Bunlardan ikisini birlikte hatırlayalım mı? Mesela Cizre olayları ertesinde 28 Aralık 2014'teki mesajında şu uyarılar var:
Çözüme karşı olanlar
"- DTK, HDP, DBP'nin çabalarıyla olayların büyümesi önlenmişse de, gerginlik hâlâ devam etmektedir ve önümüzdeki zamanda da bu tip olayların yaşanması ihtimali az değildir. Çözüm-müzakere sürecinin akamete uğratılması yalnız demokratik çözüme, Türk-Kürt barışına karşı olan, savaşı, çatışmaları hedefleyen kesimlerin değil, Hükümetten kurtulmayı hedefleyenlerin de baş hedefi haline gelmiştir."
Gülen cemaati
"- Bunun başında da, bölgede önemli etkisi olan Gülen Cemaati, onun emniyette ve yargıda hâlâ etkin olan paralel örgütlenmesi gelmektedir. Hukuksuzluklarıyla, iktidar hedefleriyle yargıyı mahvetmiş olan bu yapı, Türkiye'nin yakaladığı çok değerli bir fırsat olan derin devlete karşı etkin mücadelenin sonuçsuz kalmasına ve hatta suçlu kesimlerin 'mağdur' konumuna gelmesine de sebep oldu."
AKP-HDP düşmanlaşması 7
Haziran'dan üç gün önceki 4 Haziran tarihli mesajında da "Sevgili Başkanım" hitabı ile başlayıp şunları söylüyor:
"- Seçime 4 gün kala dün Bingöl'de HDP seçim aracına saldırı düzenlendi ve şoför öldürülmüş. Bingöl'de ilk olmayan, arkasında derin yapıların olduğu provokatif bir olay gibi görünüyor. Amacının da, son zamanlarda barajın aşılması meselesinin de etkisiyle normal seçim rekabetinin çok üstüne çıkan (şahsen doğru bulmuyor olduğum) AKP ve HDP 'düşmanlaşmasını' körükleme, AKP ve HDP'lileri karşı karşıya getirme, hatta birbirine düşürme olabileceğini düşünüyorum. Bunun daha derindeki hedefi de çözüm-barış sürecidir.
Demokratik anayasa
"-Seçim polemiklerinin son bulacağı, aklıselim politikalara geçileceğini düşündüğüm seçim sonrası dönemde Türkiye'nin önünde duran en önemli mesele, çok büyük çabalarla, çok ileri ve olumlu bir aşamaya gelmiş olan çözüm-barış sürecini başarılı şekilde sonuçlandırma ve bununla da bağlantılı olan yeni, demokratik bir anayasanın yapılmasıdır."

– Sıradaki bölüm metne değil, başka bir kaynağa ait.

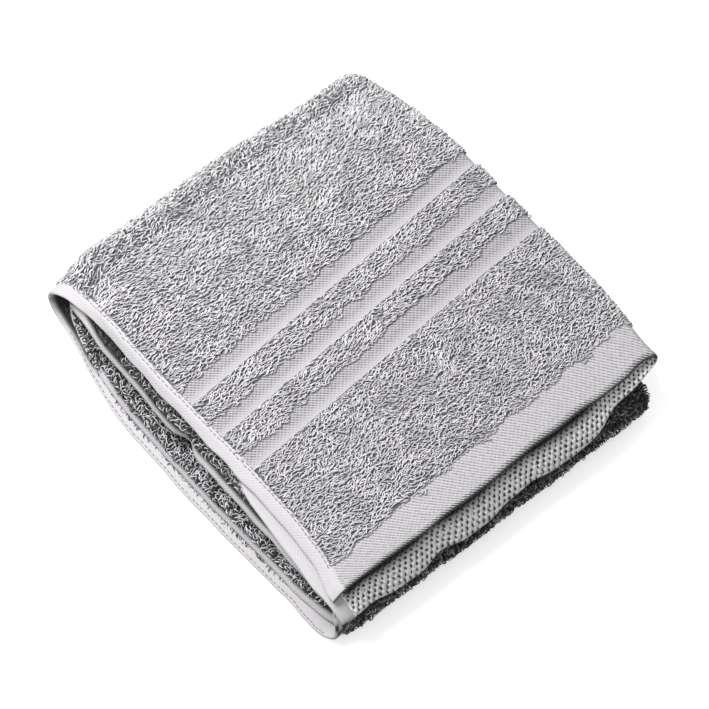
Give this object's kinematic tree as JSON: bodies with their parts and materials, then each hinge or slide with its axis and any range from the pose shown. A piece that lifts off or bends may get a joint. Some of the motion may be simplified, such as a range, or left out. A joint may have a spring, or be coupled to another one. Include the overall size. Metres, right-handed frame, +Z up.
{
  "type": "folded hand towel",
  "caption": "Terry hand towel folded to a square stack, with woven stripe bands near its end, plain hems on all edges and raised looped pile.",
  "frame": {"origin": "centre of the folded stack's footprint, on the surface it lies on", "axes": "+Z up through the layers, +X towards the edge with the end hems, +Y towards the lengthwise fold"},
  "size_m": [0.3012, 0.2708, 0.0523],
  "materials": {
    "terry_cloth": "matt looped cotton pile, silver grey"
  },
  "bodies": {
    "root": {"folded_towel": "terry_cloth"}
  },
  "joints": []
}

"- HDP'nin Meclis'te olması bu açılardan çok önemlidir. Silahlı mücadelenin son bulmasını da kolaylaştıracaktır. Öyle olacağını, barajın aşılacağını düşünüyorum. Seçim sonuçlarıyla ilgili olarak seçim sonrası 'ittifakkoalisyon' konusu üzerinde duruluyor, ortaya bazı 'senaryolar' konuyor."
AKP-HDP ittifakı
"- AKP'nin tek başına hükümet kuracağı çoğunluğu alması ihtimalini güçlü görüyorum. Bu eğer gerçekleşmezse, oluşacak koalisyon ya da dıştan destek konusunda Türkiye demokrasisi ve çözüm-barış süreci açısından en olumlu olan açıktır ki AKP-HDP ittifakıdır. Başta Kürt seçmenler olmak üzere, hem AKP hem HDP seçmenince en kabul görecek, demokrasiye, demokratikleşmeye ve barışa en fazla hizmet edecek olan seçenek budur."
Ne dersiniz sayın okurlarım? Bazı söylemleri hatırlamakta da yarar yok mu?